[begin Recorded data]

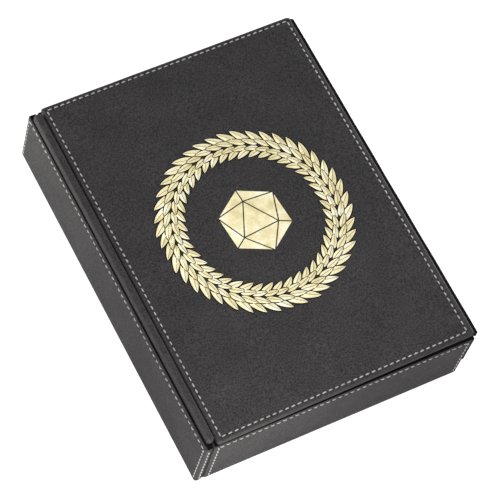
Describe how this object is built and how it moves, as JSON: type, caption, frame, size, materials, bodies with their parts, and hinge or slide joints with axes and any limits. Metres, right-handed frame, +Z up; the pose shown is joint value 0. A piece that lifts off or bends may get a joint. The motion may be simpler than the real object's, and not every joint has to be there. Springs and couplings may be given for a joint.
{
  "type": "folding dice tray",
  "caption": "Book-like dice tray in stitched leatherette: flat lined base, fold-down walls and a padded lid hinged on a rolled spine, with a gold foil wreath and die on the lid.",
  "frame": {"origin": "middle of the underside, on the surface that the tray rests on", "axes": "+Z up; Y along the lid hinge; the hinge is at -X and the lid's free edge at +X"},
  "size_m": [0.1754, 0.2302, 0.0536],
  "materials": {
    "leather": "matt pebbled leatherette",
    "thread": "twisted polyester thread",
    "foil": "hot-stamped gold foil",
    "lining": "short black velvet",
    "felt": "short black velvet",
    "board": "thin fibreboard",
    "foam": "thin foam sheet",
    "cord": "plain cotton cord",
    "magnet": "nickel-plated",
    "steel": "plain strip"
  },
  "bodies": {
    "base": {"base_cover": "leather", "base_board": "board", "floor_foam": "foam", "floor_felt": "felt"},
    "left_wall": {"left_wall_cover": "leather", "left_wall_lining": "lining", "left_wall_stitching": "thread", "left_wall_board": "board", "left_wall_magnets": "magnet", "spine_sleeve": "leather", "spine_cord": "cord", "spine_band": "lining"},
    "right_wall": {"right_wall_cover": "leather", "right_wall_lining": "lining", "right_wall_stitching": "thread", "right_wall_keeper": "steel", "right_wall_board": "board", "right_wall_magnets": "magnet"},
    "front_wall": {"front_wall_cover": "leather", "front_wall_lining": "lining", "front_wall_stitching": "thread", "front_wall_board": "board", "front_wall_magnets": "magnet"},
    "back_wall": {"back_wall_cover": "leather", "back_wall_lining": "lining", "back_wall_stitching": "thread", "back_wall_board": "board", "back_wall_magnets": "magnet"},
    "lid": {"lid_cover": "leather", "lid_lining": "lining", "lid_board": "board", "lid_foam": "foam", "lid_magnets": "magnet", "lid_stitching": "thread", "lid_emblem": "foil"}
  },
  "joints": [
    {"name": "left_wall_fold", "type": "hinge", "parent": "base", "child": "left_wall", "pos_m": [-0.0871, 0, 0.0004], "axis": [0, -1, 0], "range_deg": [0, 90]},
    {"name": "right_wall_fold", "type": "hinge", "parent": "base", "child": "right_wall", "pos_m": [0.0871, 0, 0.0004], "axis": [0, 1, 0], "range_deg": [0, 90]},
    {"name": "front_wall_fold", "type": "hinge", "parent": "base", "child": "front_wall", "pos_m": [0, -0.1146, 0.0004], "axis": [1, 0, 0], "range_deg": [0, 90]},
    {"name": "back_wall_fold", "type": "hinge", "parent": "base", "child": "back_wall", "pos_m": [0, 0.1146, 0.0004], "axis": [-1, 0, 0], "range_deg": [0, 90]},
    {"name": "lid_hinge", "type": "hinge", "parent": "left_wall", "child": "lid", "pos_m": [-0.0838, 0, 0.0474], "axis": [0, -1, 0], "range_deg": [0, 178]}
  ]
}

[end Recorded data]

Task prompt. Print the whole listing again, exactly.

Task answer.
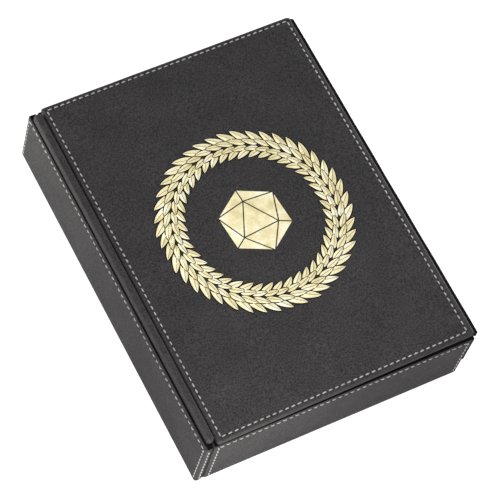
Describe how this object is built and how it moves, as JSON: type, caption, frame, size, materials, bodies with their parts, and hinge or slide joints with axes and any limits. Metres, right-handed frame, +Z up; the pose shown is joint value 0. A piece that lifts off or bends may get a joint. The motion may be simpler than the real object's, and not every joint has to be there. Springs and couplings may be given for a joint.
{
  "type": "folding dice tray",
  "caption": "Book-like dice tray in stitched leatherette: flat lined base, fold-down walls and a padded lid hinged on a rolled spine, with a gold foil wreath and die on the lid.",
  "frame": {"origin": "middle of the underside, on the surface that the tray rests on", "axes": "+Z up; Y along the lid hinge; the hinge is at -X and the lid's free edge at +X"},
  "size_m": [0.1754, 0.2302, 0.0536],
  "materials": {
    "leather": "matt pebbled leatherette",
    "thread": "twisted polyester thread",
    "foil": "hot-stamped gold foil",
    "lining": "short black velvet",
    "felt": "short black velvet",
    "board": "thin fibreboard",
    "foam": "thin foam sheet",
    "cord": "plain cotton cord",
    "magnet": "nickel-plated",
    "steel": "plain strip"
  },
  "bodies": {
    "base": {"base_cover": "leather", "base_board": "board", "floor_foam": "foam", "floor_felt": "felt"},
    "left_wall": {"left_wall_cover": "leather", "left_wall_lining": "lining", "left_wall_stitching": "thread", "left_wall_board": "board", "left_wall_magnets": "magnet", "spine_sleeve": "leather", "spine_cord": "cord", "spine_band": "lining"},
    "right_wall": {"right_wall_cover": "leather", "right_wall_lining": "lining", "right_wall_stitching": "thread", "right_wall_keeper": "steel", "right_wall_board": "board", "right_wall_magnets": "magnet"},
    "front_wall": {"front_wall_cover": "leather", "front_wall_lining": "lining", "front_wall_stitching": "thread", "front_wall_board": "board", "front_wall_magnets": "magnet"},
    "back_wall": {"back_wall_cover": "leather", "back_wall_lining": "lining", "back_wall_stitching": "thread", "back_wall_board": "board", "back_wall_magnets": "magnet"},
    "lid": {"lid_cover": "leather", "lid_lining": "lining", "lid_board": "board", "lid_foam": "foam", "lid_magnets": "magnet", "lid_stitching": "thread", "lid_emblem": "foil"}
  },
  "joints": [
    {"name": "left_wall_fold", "type": "hinge", "parent": "base", "child": "left_wall", "pos_m": [-0.0871, 0, 0.0004], "axis": [0, -1, 0], "range_deg": [0, 90]},
    {"name": "right_wall_fold", "type": "hinge", "parent": "base", "child": "right_wall", "pos_m": [0.0871, 0, 0.0004], "axis": [0, 1, 0], "range_deg": [0, 90]},
    {"name": "front_wall_fold", "type": "hinge", "parent": "base", "child": "front_wall", "pos_m": [0, -0.1146, 0.0004], "axis": [1, 0, 0], "range_deg": [0, 90]},
    {"name": "back_wall_fold", "type": "hinge", "parent": "base", "child": "back_wall", "pos_m": [0, 0.1146, 0.0004], "axis": [-1, 0, 0], "range_deg": [0, 90]},
    {"name": "lid_hinge", "type": "hinge", "parent": "left_wall", "child": "lid", "pos_m": [-0.0838, 0, 0.0474], "axis": [0, -1, 0], "range_deg": [0, 178]}
  ]
}